The other day I received an email from a recruitment coordinator saying that they had seen my resume online and would be interested in interviewing me for a sales position within the next two weeks. This seemed odd to me, because I did not recall posting my resume on the website they mentioned. The email was in a template form and did not mention anything specific about my resume, only that my background and qualifications made me a strong candidate for the position. This gave me the feeling that the email was sent as a mass email which they only personalized by inserting my name at the top.
I wasn’t interested in the position described in the email, but I decided to Google the name of the company anyways to find out what they were about. Sure enough, I found many websites where people described experiences similar to mine. Some people wrote that they did respond to the email, only to find out that it was a scam.

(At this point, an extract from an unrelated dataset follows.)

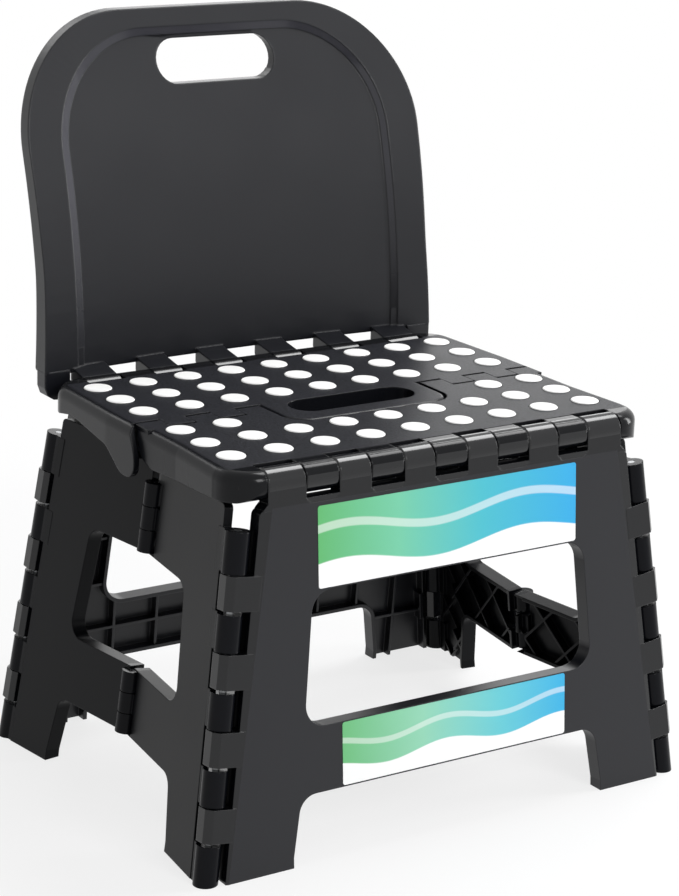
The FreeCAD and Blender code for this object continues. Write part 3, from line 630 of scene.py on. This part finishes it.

Scammers are taking advantage of how many people are currently out of work and looking for jobs. They realize that many people are applying for jobs online, so they have started sending emails and fake job applications in the hopes of tricking people into revealing personal information.
An article from CNN.com gives some tips for spotting a job scam. Here is my summary of the key points:
1. No legitimate job will ask you for money.
2. Beware of ads that make outrageous claims, don’t specify job duties and don’t require a resume.
3. If “work from home” appears in the header, it is probably a scam. Working from home should not be part of a job title and is often used as bait by scammers.
4. Miracles do happen, but it is not likely that they will appear in your inbox on their own.
5. Much like kidnappers, scammers often catch their prey by dangling enticing things in front of them. Don’t fall for promises that sound too good to be true.
6. Beware of emails that come from well-known companies but carry a “free” email address (such as gmail, aol, etc.) for reply. Scammers have used the names and websites of reputable companies to fool job seekers.
Do you have any other tips to help job seekers protect themselves against job scams?